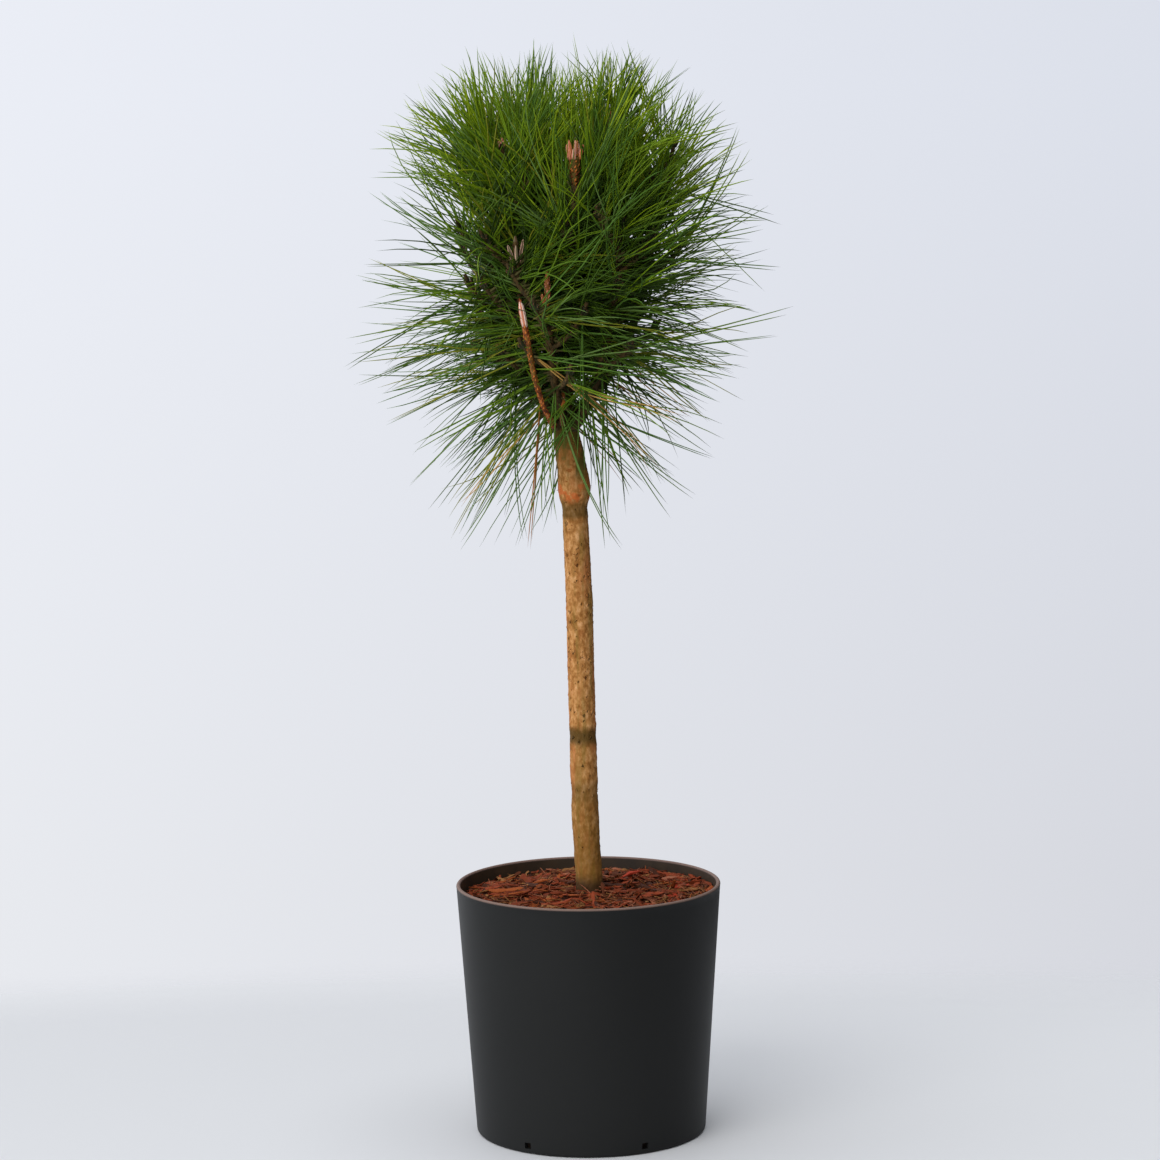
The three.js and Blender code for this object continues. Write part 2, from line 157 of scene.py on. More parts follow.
# The crown's rounded outline: its middle by height, its reach, and how square it is above and below
CROWN_MIDDLE = np.array([(430, -28), (515, -24), (565, -23), (600, -9), (690, -9), (740, -19), (790, -16)])
CROWN_Z = 600.0
CROWN_RADIUS = 150.0
CROWN_RISE = 183.0
CROWN_DROP = 202.0
SQUARE_ABOVE = 2.7
SQUARE_BELOW = 1.7

# How steeply a needle rises by the height of its root, and how it is shaped
RISE_BY_HEIGHT = np.array([
    (500, -68), (522, -52), (545, -26), (565, -12), (595, 4),
    (630, 20), (665, 38), (695, 55), (720, 64),
])
NEEDLE_FORWARD = 0.2
NEEDLE_OUTWARD = 0.22
NEEDLE_OUTWARD_ON_TOP = 0.5
OUTWARD_FROM = 48
STEEPER_IN_THE_MIDDLE = 20.0
STEEPER_AT_THE_END = 14
STEEPEST = 87
RISE_SPREADS = (26, 44)
TURN_SPREAD = 0.25
NEEDLE_LENGTH = 116.0
NEEDLE_SPREAD = 14.0
NEEDLE_LEAST = 84.0
NEEDLE_LEAST_ON_TOP = 54.0
NEEDLE_SAG = 0.34
NEEDLE_TRIES = 7
NEEDLE_WIDE = 0.66
NEEDLE_THICK = 0.44
NEEDLE_SHARES = np.array([0, 0.1, 0.24, 0.4, 0.56, 0.72, 0.87, 1.0])
NEEDLE_PROFILE = np.array([0.72, 1.0, 1.0, 0.93, 0.82, 0.68, 0.5, 0.0])
PAIR_OPENING = (0.6, 4.5)
SHEATH_LENGTHS = (5.0, 8.0)
SHEATH_SHARES = np.array([0.0, 0.35, 0.8, 1.15])
SHEATH_PROFILE = np.array([0.95, 1.05, 0.8, 0.0])
PAIRS_ON_SHOOT = 98
PAIRS_ON_TOP_SHOOT = 225
PAIRS_ON_TWIG = 16
PAIRS_ON_LEADER = 42
OFF_SHOOT = 2.6
OFF_TWIG = 1.5

# How raggedly needles reach the outline, how many pass it, and the room that they keep
RAGGED = 0.36
RAGGED_ON_TOP = 0.22
LONG_SHARE = 0.05
LONG_REACH = 1.07
LONG_BELOW = 660
SHORTENINGS = 28
ROOM_SHARES = np.array([0.14, 0.26, 0.38, 0.5, 0.62, 0.75, 0.88, 1.0])
STEM_ROOM = 1.5

# Shorter and darker needles that fill the crown's inside
INNER_LENGTH = 80.0
INNER_LEAST = 44.0
INNER_REACH = 0.57
INNER_ON_SHOOT = 62
INNER_ON_TWIG = 12

# Where the crown's parts change into one another: heights, and then places or distances sideways
LEAN_BAND = (650, 710)
RAGGED_BAND = (650, 720)
SHORT_BAND = (640, 700)
MIDDLE_BAND = (585, 630)
LOW_LEFT_BAND = (560, 640)
THIN_BAND = (480, 575)
DENSE_BAND = (670, 710)
MIDDLE_HALF = (14, 58)
LEFT_SIDE = (-60, 0)
OPEN_SIDES = (-70, 40)
OPEN_OUT = (62, 115)

# Needles lean towards shared places, so that sky shows between the tufts, and few of them hang low
TUFT_SEED = 23
TUFT_SCALE = 0.03
TUFT_PULL = 0.6
LUMP_SCALE = 0.017
LUMP_DEPTH = 0.07
LOW_SHARES = np.array([(-95, 0.5), (-60, 0.42), (-28, 0.2), (15, 0.24), (60, 0.34)])
LOW_LEFT_EXTRA = 13.0
OPEN_SHARE_LEFT = 0.35
OPEN_SHARE_RIGHT = 0.58

# The bare twig in front of the crown
BARE_TWIG = [(-20, -16, 511), (-27, -34, 526), (-33, -48, 548), (-37, -54, 572), (-42, -57, 602)]

# Where the photograph shows a bud or a shoot through the needles: its place, and how far round it is clear
SHOWN_THROUGH = [
    ((-2, -38, 708), 7.5), ((-3, -38, 698), 7.5), ((-4, -38, 686), 6.5), ((21, 4, 733), 5.5),
    ((-54, -10, 710), 5.5), ((-43, -32, 645), 5.5), ((-43, -32, 633), 5.5), ((-24, -56, 616), 5.5),
    ((-24, -55, 604), 5.5), ((-42, -57, 604), 6.0), ((-40, -56, 594), 6.5), ((-38, -55, 584), 6.5),
    ((-37, -54, 574), 6.0), ((-35, -51, 563), 5.5), ((-34, -49, 552), 5.0), ((-31, -44, 541), 4.5),
    ((-28, -37, 530), 4.5), ((-24, -27, 519), 4.0), ((-14, -22, 533), 4.0),
    *[((-7, -9, z), 5.0) for z in (478, 469, 460, 451, 442, 433)],
]
SHOWN_SHARE = 0.95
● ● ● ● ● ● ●
_What to work on_
Quote each line of the data above exactly as written.

_Exercise solution_
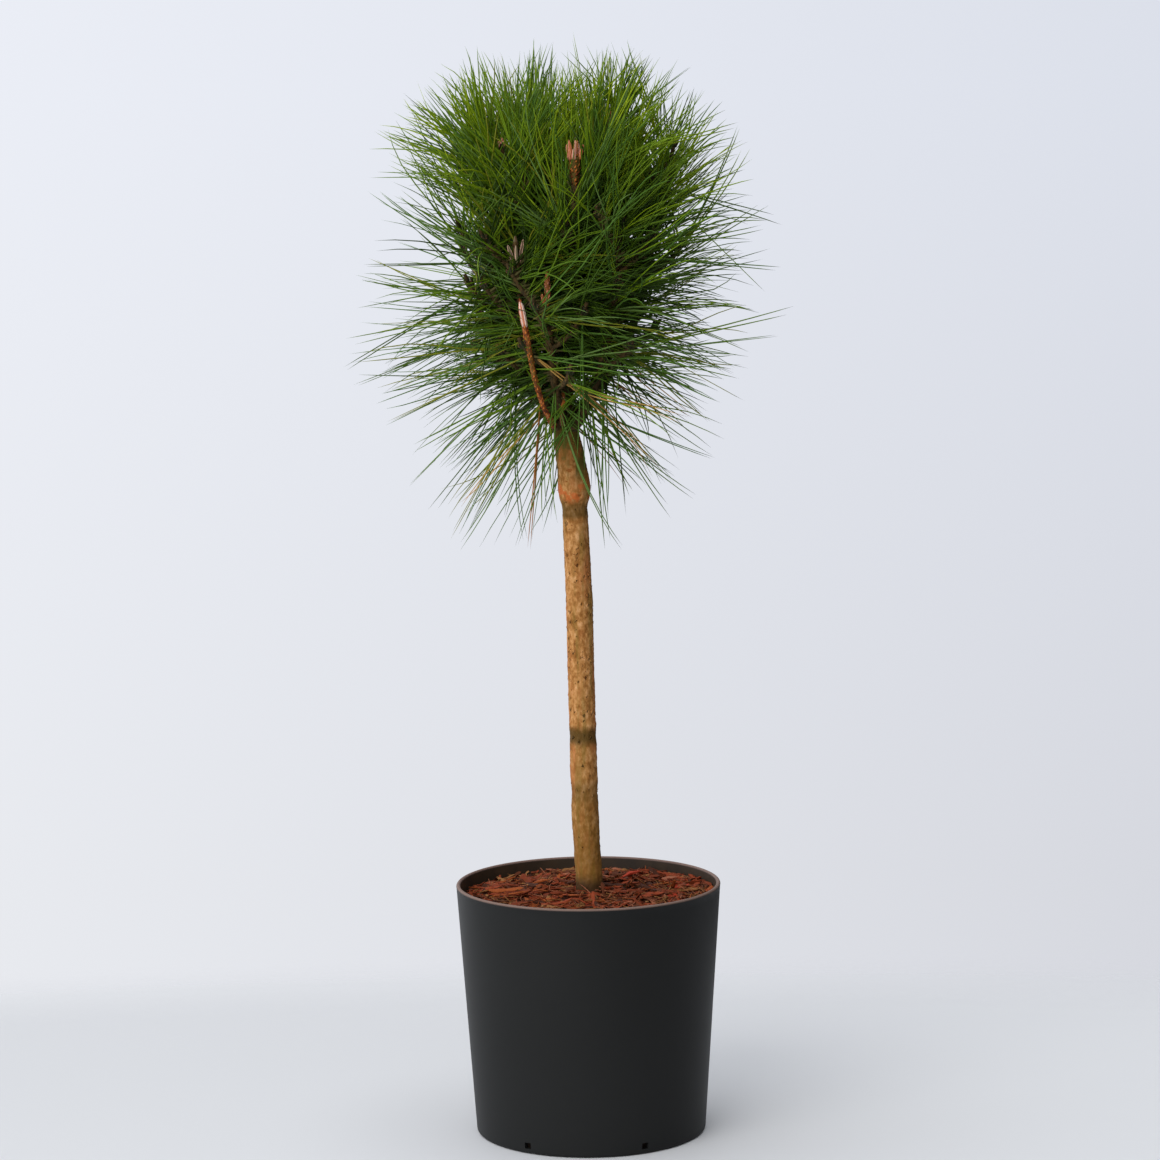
The three.js and Blender code for this object continues. Write part 2, from line 157 of scene.py on. More parts follow.
# The crown's rounded outline: its middle by height, its reach, and how square it is above and below
CROWN_MIDDLE = np.array([(430, -28), (515, -24), (565, -23), (600, -9), (690, -9), (740, -19), (790, -16)])
CROWN_Z = 600.0
CROWN_RADIUS = 150.0
CROWN_RISE = 183.0
CROWN_DROP = 202.0
SQUARE_ABOVE = 2.7
SQUARE_BELOW = 1.7

# How steeply a needle rises by the height of its root, and how it is shaped
RISE_BY_HEIGHT = np.array([
    (500, -68), (522, -52), (545, -26), (565, -12), (595, 4),
    (630, 20), (665, 38), (695, 55), (720, 64),
])
NEEDLE_FORWARD = 0.2
NEEDLE_OUTWARD = 0.22
NEEDLE_OUTWARD_ON_TOP = 0.5
OUTWARD_FROM = 48
STEEPER_IN_THE_MIDDLE = 20.0
STEEPER_AT_THE_END = 14
STEEPEST = 87
RISE_SPREADS = (26, 44)
TURN_SPREAD = 0.25
NEEDLE_LENGTH = 116.0
NEEDLE_SPREAD = 14.0
NEEDLE_LEAST = 84.0
NEEDLE_LEAST_ON_TOP = 54.0
NEEDLE_SAG = 0.34
NEEDLE_TRIES = 7
NEEDLE_WIDE = 0.66
NEEDLE_THICK = 0.44
NEEDLE_SHARES = np.array([0, 0.1, 0.24, 0.4, 0.56, 0.72, 0.87, 1.0])
NEEDLE_PROFILE = np.array([0.72, 1.0, 1.0, 0.93, 0.82, 0.68, 0.5, 0.0])
PAIR_OPENING = (0.6, 4.5)
SHEATH_LENGTHS = (5.0, 8.0)
SHEATH_SHARES = np.array([0.0, 0.35, 0.8, 1.15])
SHEATH_PROFILE = np.array([0.95, 1.05, 0.8, 0.0])
PAIRS_ON_SHOOT = 98
PAIRS_ON_TOP_SHOOT = 225
PAIRS_ON_TWIG = 16
PAIRS_ON_LEADER = 42
OFF_SHOOT = 2.6
OFF_TWIG = 1.5

# How raggedly needles reach the outline, how many pass it, and the room that they keep
RAGGED = 0.36
RAGGED_ON_TOP = 0.22
LONG_SHARE = 0.05
LONG_REACH = 1.07
LONG_BELOW = 660
SHORTENINGS = 28
ROOM_SHARES = np.array([0.14, 0.26, 0.38, 0.5, 0.62, 0.75, 0.88, 1.0])
STEM_ROOM = 1.5

# Shorter and darker needles that fill the crown's inside
INNER_LENGTH = 80.0
INNER_LEAST = 44.0
INNER_REACH = 0.57
INNER_ON_SHOOT = 62
INNER_ON_TWIG = 12

# Where the crown's parts change into one another: heights, and then places or distances sideways
LEAN_BAND = (650, 710)
RAGGED_BAND = (650, 720)
SHORT_BAND = (640, 700)
MIDDLE_BAND = (585, 630)
LOW_LEFT_BAND = (560, 640)
THIN_BAND = (480, 575)
DENSE_BAND = (670, 710)
MIDDLE_HALF = (14, 58)
LEFT_SIDE = (-60, 0)
OPEN_SIDES = (-70, 40)
OPEN_OUT = (62, 115)

# Needles lean towards shared places, so that sky shows between the tufts, and few of them hang low
TUFT_SEED = 23
TUFT_SCALE = 0.03
TUFT_PULL = 0.6
LUMP_SCALE = 0.017
LUMP_DEPTH = 0.07
LOW_SHARES = np.array([(-95, 0.5), (-60, 0.42), (-28, 0.2), (15, 0.24), (60, 0.34)])
LOW_LEFT_EXTRA = 13.0
OPEN_SHARE_LEFT = 0.35
OPEN_SHARE_RIGHT = 0.58

# The bare twig in front of the crown
BARE_TWIG = [(-20, -16, 511), (-27, -34, 526), (-33, -48, 548), (-37, -54, 572), (-42, -57, 602)]

# Where the photograph shows a bud or a shoot through the needles: its place, and how far round it is clear
SHOWN_THROUGH = [
    ((-2, -38, 708), 7.5), ((-3, -38, 698), 7.5), ((-4, -38, 686), 6.5), ((21, 4, 733), 5.5),
    ((-54, -10, 710), 5.5), ((-43, -32, 645), 5.5), ((-43, -32, 633), 5.5), ((-24, -56, 616), 5.5),
    ((-24, -55, 604), 5.5), ((-42, -57, 604), 6.0), ((-40, -56, 594), 6.5), ((-38, -55, 584), 6.5),
    ((-37, -54, 574), 6.0), ((-35, -51, 563), 5.5), ((-34, -49, 552), 5.0), ((-31, -44, 541), 4.5),
    ((-28, -37, 530), 4.5), ((-24, -27, 519), 4.0), ((-14, -22, 533), 4.0),
    *[((-7, -9, z), 5.0) for z in (478, 469, 460, 451, 442, 433)],
]
SHOWN_SHARE = 0.95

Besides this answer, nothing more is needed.